Issues Associated with the Analysis of Rural Commuting

Issues Associated with the Analysis of Rural Commuting

Martin Frost (Birkbeck College London, United Kingdom) and Adam Dennett (University of Leeds, United Kingdom)
DOI: 10.4018/978-1-61520-755-8.ch011
OnDemand PDF Download:
$30.00
List Price: $37.50

Abstract

It is important to acknowledge that the reliability of the 2001 Census interaction data depends on spatial scale and geographical location. As the spatial scale becomes more refined, small cell adjustment becomes more significant because sets of flows are likely to contain more ones and twos prior to adjustment. Likewise, data for areas such as large towns and cities that have many commuters and migrants will tend to be more reliable than data for rural and sparsely populated areas where flows of commuters and migrants are likely to be relatively small. This chapter is concerned with commuting flows for rural areas and examines the sources of unreliability in the 2001 Census data by considering statistical disclosure controls, the quality of census responses and the implications of table specifications. The chapter also addresses some of the issues associated with analyzing data for rural areas and the anomalies that exist between area classifications defined by the Department for Environment, Food and Rural Affaires (DEFRA) and the Office of National Statistics (ONS).
Chapter Preview
Top

Introduction

This chapter considers some of the issues surrounding the effective analysis of rural commuting. Much of the discussion focuses on the use of commuting data taken from the Census of Population – and particularly the Census of 2001. This remains the principal comprehensive source of commuting information within the UK, particularly for small spatial units. While some government surveys, such as the National Travel Survey, collect information on people’s work journeys, their sample size is relatively small and their results cannot be used much below the spatial scale of local authorities. The discussion in this chapter is set within two important policy contexts.

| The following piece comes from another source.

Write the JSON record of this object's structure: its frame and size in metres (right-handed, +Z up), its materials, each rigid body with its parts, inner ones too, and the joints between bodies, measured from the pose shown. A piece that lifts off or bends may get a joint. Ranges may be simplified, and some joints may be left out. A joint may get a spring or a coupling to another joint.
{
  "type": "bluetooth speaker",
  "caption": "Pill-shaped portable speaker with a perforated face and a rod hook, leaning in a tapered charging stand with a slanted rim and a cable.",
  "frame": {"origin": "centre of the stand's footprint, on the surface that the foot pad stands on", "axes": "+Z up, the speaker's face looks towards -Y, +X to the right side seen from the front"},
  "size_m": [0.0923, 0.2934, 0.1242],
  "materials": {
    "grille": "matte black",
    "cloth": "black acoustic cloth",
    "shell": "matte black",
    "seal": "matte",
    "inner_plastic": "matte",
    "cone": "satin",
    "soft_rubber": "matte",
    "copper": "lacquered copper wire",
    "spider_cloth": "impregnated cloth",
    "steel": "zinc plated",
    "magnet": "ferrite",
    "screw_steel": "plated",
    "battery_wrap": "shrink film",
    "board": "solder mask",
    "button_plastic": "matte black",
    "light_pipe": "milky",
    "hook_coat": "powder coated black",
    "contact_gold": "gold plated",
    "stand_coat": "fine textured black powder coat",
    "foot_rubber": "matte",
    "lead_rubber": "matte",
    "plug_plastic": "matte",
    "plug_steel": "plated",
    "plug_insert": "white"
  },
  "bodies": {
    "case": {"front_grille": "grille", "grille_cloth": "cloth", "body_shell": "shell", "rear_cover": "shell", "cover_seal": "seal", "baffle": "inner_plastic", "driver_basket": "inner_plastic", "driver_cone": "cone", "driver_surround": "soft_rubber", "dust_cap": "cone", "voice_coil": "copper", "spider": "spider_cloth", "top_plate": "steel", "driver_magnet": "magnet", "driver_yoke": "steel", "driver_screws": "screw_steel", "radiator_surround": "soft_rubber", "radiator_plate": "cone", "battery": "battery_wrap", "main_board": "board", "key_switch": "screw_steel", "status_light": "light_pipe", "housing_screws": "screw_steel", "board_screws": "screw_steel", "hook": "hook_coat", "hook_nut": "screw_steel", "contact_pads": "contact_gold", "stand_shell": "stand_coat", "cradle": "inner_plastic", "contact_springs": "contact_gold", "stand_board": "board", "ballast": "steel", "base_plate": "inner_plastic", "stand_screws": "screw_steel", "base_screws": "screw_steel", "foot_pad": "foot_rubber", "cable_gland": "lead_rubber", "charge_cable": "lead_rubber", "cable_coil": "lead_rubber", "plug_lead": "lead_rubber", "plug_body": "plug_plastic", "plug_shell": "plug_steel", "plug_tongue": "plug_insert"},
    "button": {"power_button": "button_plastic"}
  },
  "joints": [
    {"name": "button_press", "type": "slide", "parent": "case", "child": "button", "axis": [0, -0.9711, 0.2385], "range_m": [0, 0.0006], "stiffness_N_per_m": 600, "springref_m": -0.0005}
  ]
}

The first is the evolution of rural economies. For several decades employment in the land-based economy that once dominated many rural areas has been declining, while, at the same time, many towns and villages have been growing rapidly, often linked to in-migration of people employed in a range of service sector activities (for a review of relevant literature, see Winter and Rushbrook, 2003). This has led to increasingly complex patterns of inter-dependence between cities, towns and villages – powered in part by rising levels of personal mobility that allow people more choice in their relative locations of home and work. Simple questions like ‘how important are market towns in comparison with larger cities as a contemporary source of employment for rural residents?’ that are crucial for the development of rural economic development strategies can only be answered through an analysis of commuting patterns.

In many respects, the second context is derived from the first. All rural development policies stress the importance of attempting to reconcile economic development and population growth with environmental sustainability (Office of the Deputy Prime Minister, 2004). The problem here is that rural settlements are an intrinsically less compact way of combining residence and work opportunities for large numbers of people than major towns and cities. At a simple level this is reflected in the fact that commuting journeys are consistently longer for rural residents than they are for people living in larger urban settlements. The environmental implications of this difference are intensified by the fact that the vast majority of rural work journeys are made by car. In general, a key use of commuting data is in investigating the ‘environmental load’ created by population and employment growth in rural areas; a particular use is in identifying what kinds of rural settlement structures provide the least environmentally damaging solution to meeting these challenges.

It should be stressed, however, that although the policy contexts for analysing rural commuting are, in some respects, distinctive, many of the analytical problems and data issues that are raised are shared with equivalent studies of commuting throughout the settlement system. What focuses these issues more sharply in rural areas is that rural settlements are smaller and less dense than cities and metropolitan areas. Consequently, the commuting flows between rural zones tend to be smaller, with a higher proportion of pairs of zones with only a single person moving between them – and thus more exposed to the efforts of the census authorities to ensure individual anonymity. In addition, for rural settlements, a small number of very long commuting journeys can have a greater proportional impact on their commuting profiles than would be the case for a larger town or city. And, finally, the boundaries of small settlements are notoriously difficult to approximate with the areal units used for tabulating census results. For large settlements, problems of approximating an outer boundary with census output areas or wards often have little impact on the aggregate employment, resident and commuting profile for the settlement as a whole. The smaller the settlement becomes the greater are the potential distortions generated by these approximations.